Collaboration emerged as another strong theme throughout the roundtable. Participants repeatedly called for earlier contractor involvement, clearer client requirements, more integrated procurement models and more stable long-term policy frameworks. Some argued that the industry’s traditional fragmented delivery structures are becoming ever less suited to the demands now being placed on housing projects.

While some warned against the dangers of shutting down routes to innovation, others called for greater standardisation and consistency from government, particularly around technical requirements and implementation pathways. One even called for a coherent national delivery framework for housing akin that seen in the schools sector, where central government plays a stronger role in setting standards, defining outcomes and shaping procurement and delivery models. Overall, there was frustration that frequent policy changes and overlapping regulatory expectations can make long-term investment planning difficult.

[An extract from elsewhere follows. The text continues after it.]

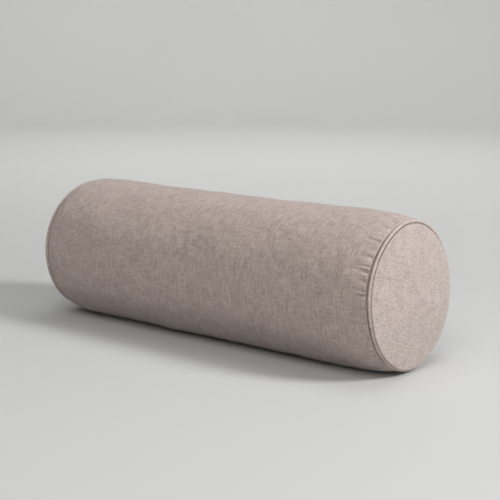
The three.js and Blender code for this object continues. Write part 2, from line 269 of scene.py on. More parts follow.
class Cloth:
    """Places points of the bolster's pieces round its axis, leaned and flattened as it lies."""

    LEAN_FROM = 0.35
    RIGHT_LEAN_UP = 0.044
    RIGHT_LEAN_BACK = 0.03
    LEFT_LEAN_BACK = 0.058
    RIGHT_SAG = 0.017
    RIGHT_RISE = 0.8 * MM
    BROAD_WANDER = 0.45 * MM
    SHORT_WANDER = 0.3 * MM

    def __init__(self, layout: Layout) -> None:
        """Keeps the layout and the directions that the grids turn about.

        Args:
            layout: where the frame puts the bolster.
        """
        self.layout = layout
        self.out = np.array(layout.zip_out)
        self.down = np.array(layout.zip_down)

    def place(self, x: np.ndarray, radius: np.ndarray, angle: np.ndarray) -> np.ndarray:
        """Points from distance along the axis, radius and angle from the zip.

        Args:
            x: distance along the bolster.
            radius: distance from its axis.
            angle: angle from the zip, growing downwards across it.

        Returns:
            An array of points about the bolster's axis.
        """
        x, radius, angle = np.broadcast_arrays(x, radius, angle)
        cross = radius[..., None] * (
            np.cos(angle)[..., None] * self.out + np.sin(angle)[..., None] * self.down
        )
        cross[..., 0] = x
        return cross

    def press(self, points: np.ndarray, inset: float, softness: float = 1.2 * MM) -> np.ndarray:
        """Flattens points where the bolster lies on the floor.

        Args:
            points: points about the axis.
            inset: how far above the floor this layer stays.
            softness: size of the rounding at the flat's edges.

        Returns:
            The pressed points.
        """
        result = points.copy()
        floor = self.layout.axis_z - inset
        result[..., 2] = -soft_limit(-points[..., 2], floor, softness)
        return result

    def press_zip(
        self, points: np.ndarray, limit: float | np.ndarray, softness: float,
    ) -> np.ndarray:
        """Flattens points along the zip, where its tapes stiffen the cloth.

        Args:
            points: points about the axis.
            limit: the most that a point may stand out towards the zip.
            softness: size of the rounding at the flat's edges.

        Returns:
            The pressed points.
        """
        height = points @ self.out
        change = soft_limit(height, limit, softness) - height
        return points + change[..., None] * self.out

    def beside_zip(self, x: np.ndarray, across: np.ndarray, out: np.ndarray) -> np.ndarray:
        """Points of the zip, which keeps its place while the ends of the cover lean.

        Args:
            x: distance along the zip.
            across: distance down from its middle.
            out: distance from the bolster's axis.

        Returns:
            Points in the row frame.
        """
        x, across, out = np.broadcast_arrays(x, across, out)
        points = out[..., None] * self.out + across[..., None] * self.down
        points[..., 0] = x
        points[..., 2] += self.layout.axis_z
        return points

    def settle(self, points: np.ndarray) -> np.ndarray:
        """Leans both ends a little and lifts points from the axis to the floor's frame.

        Args:
            points: points about the axis.

        Returns:
            Points in the row frame.
        """
        result = points.copy()
        along = points[..., 0] / self.layout.seam_x
        share = smoothstep(self.LEAN_FROM, 1.0, along)
        result[..., 0] -= share * (
            self.RIGHT_LEAN_UP * points[..., 2] + self.RIGHT_LEAN_BACK * points[..., 1])
        angle = np.arctan2(points[..., 2], points[..., 1])
        wander = self.BROAD_WANDER * np.cos(3 * angle + 0.7)
        wander = wander + self.SHORT_WANDER * np.cos(5 * angle + 2.0)
        radius = np.hypot(points[..., 1], points[..., 2])
        reach = np.minimum(radius / self.layout.piping_seat, 1) ** 2
        result[..., 0] += smoothstep(0.82, 0.98, np.abs(along)) * reach * wander
        share = smoothstep(self.LEAN_FROM, 1.0, -along)
        result[..., 0] -= share * self.LEFT_LEAN_BACK * points[..., 1]
        near = smoothstep(0.8, 1.0, along)
        result[..., 2] += near * (self.RIGHT_RISE - self.RIGHT_SAG * points[..., 2])
        result[..., 2] += self.layout.axis_z
        return result


def grid_mesh(
    name: str,
    points: np.ndarray,
    uv: np.ndarray,
    wrap: bool = False,
    pole: Vector | None = None,
    flip: bool = False,
) -> bpy.types.Object:
    """Makes a mesh from a grid of points.

    Args:
        name: the piece's name.
        points: rows by columns of points.
        uv: rows by columns of cloth coordinates, with one more column if the grid wraps.
        wrap: whether the last column joins the first.
        pole: a point that closes the last row.
        flip: whether the faces are turned over.

    Returns:
        The new object, with its cloth coordinates in a UV map named cloth.
    """
    rows, columns = points.shape[:2]
    vertices = points.reshape(-1, 3).tolist()
    spans = columns if wrap else columns - 1
    r, c = np.meshgrid(np.arange(rows - 1), np.arange(spans), indexing="ij")
    after = (c + 1) % columns
    here, beyond = r * columns, (r + 1) * columns
    quads = np.stack([here + c, here + after, beyond + after, beyond + c], -1)
    corner_rows = np.stack([r, r, r + 1, r + 1], -1)
    corner_columns = np.stack([c, c + 1, c + 1, c], -1)
    corners = uv[corner_rows, corner_columns]
    faces = quads.reshape(-1, 4)
    loops = corners.reshape(-1, 4, 2)
    if flip:
        faces, loops = faces[:, ::-1], loops[:, ::-1]
    face_list = faces.tolist()
    loop_list = loops.reshape(-1, 2)
    if pole is not None:
        vertices.append(list(pole))
        tip = len(vertices) - 1
        base = (rows - 1) * columns
        centre = uv[-1, :columns].mean(0)
        extra = []
        for column in range(spans):
            fan = [base + column, base + (column + 1) % columns, tip]
            fan_uv = [uv[-1, column], uv[-1, column + 1], centre]
            face_list.append(fan[::-1] if flip else fan)
            extra.extend(fan_uv[::-1] if flip else fan_uv)
        loop_list = np.concatenate([loop_list, np.array(extra)])
    mesh = bpy.data.meshes.new(name)
    mesh.from_pydata(vertices, [], face_list)
    layer = mesh.uv_layers.new(name="cloth")
    layer.data.foreach_set("uv", np.ascontiguousarray(loop_list, dtype=np.float32).ravel())
    mesh.shade_smooth()
    return linked(name, mesh)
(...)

Underlying many of the concerns raised by participants was a broader sense that housing policy has become increasingly fragmented over recent years. Fire safety, decarbonisation, planning reform, retrofit, infrastructure constraints, skills policy and temporary accommodation pressures are often treated as separate problems within separate systems, and yet housing clients experience them simultaneously and cumulatively … and risk being overwhelmed.

The performance gap in housing extends beyond energy targets to a much wider question about whether the sector has the funding structures, delivery models, regulatory stability and technical capability needed to provide homes that remain safe, affordable and resilient over decades of occupation.

Many of the technical solutions already exist. The challenge is whether the sector has the coordination, skills, procurement models and policy stability needed to deliver them consistently and at scale.

The roundtable was conducted under the Chatham House rule to encourage an open and frank discussion. CIOB is grateful to all participants for generously sharing their time, experience and insights.